02 Abril 2019
A Igreja deve "entrar em diálogo" não por "modismo", muito menos por "estratégia" para "aumentar o número de membros". O problema dos cristãos é a "insignificância, não os números baixos". O Papa Francisco afirmou isso em seu encontro com os padres, religiosos e o Concílio Ecumênico em seu segundo e último dia de visita ao Marrocos. O Pontífice citou Bento XVI, lembrando que o crescimento eclesiástico acontece "não por proselitismo, mas por atração".
A reportagem é de Domenico Agasso Jr., publicada por Vatican Insider, 31-03-2019. A tradução é de Luisa Rabolini.
Na catedral de Rabat, ele enfatizou que "os cristãos são um número pequeno neste país.
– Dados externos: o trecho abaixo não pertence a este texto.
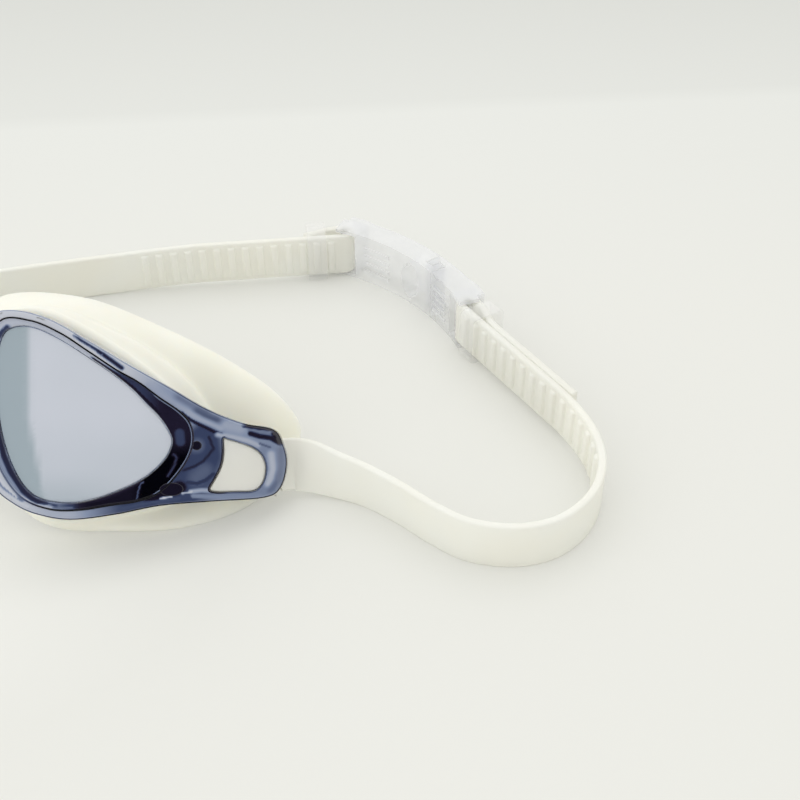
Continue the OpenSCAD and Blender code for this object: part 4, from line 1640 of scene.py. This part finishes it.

Mas essa realidade não é, aos meus olhos, um problema, embora eu reconheça que às vezes pode se tornar difícil de ser vivida para algumas pessoas”. Francisco disse: "Sua situação me faz lembrar a pergunta de Jesus: ‘Com o que se assemelha o reino de Deus, com o que posso compará-lo? É semelhante ao fermento, que uma mulher pegou e misturou a três medidas de farinha, até tudo ficar levedado’".
Parafraseando as palavras "do Senhor, poderíamos nos perguntar: com o que se assemelha um cristão nessas terras? Com o que o posso comparar? É semelhante a um pouco de fermento que a mãe Igreja quer misturar com uma grande quantidade de farinha, até que toda a massa seja fermentada". De fato, Jesus "não nos escolheu e nos enviou para nos tornarmos os mais numerosos! Ele nos chamou para uma missão. Ele nos colocou na sociedade como aquela pequena quantidade de fermento: o fermento das bem-aventuranças e do amor fraterno em que, como cristãos, todos podemos nos encontrar para tornar presente o seu Reino”.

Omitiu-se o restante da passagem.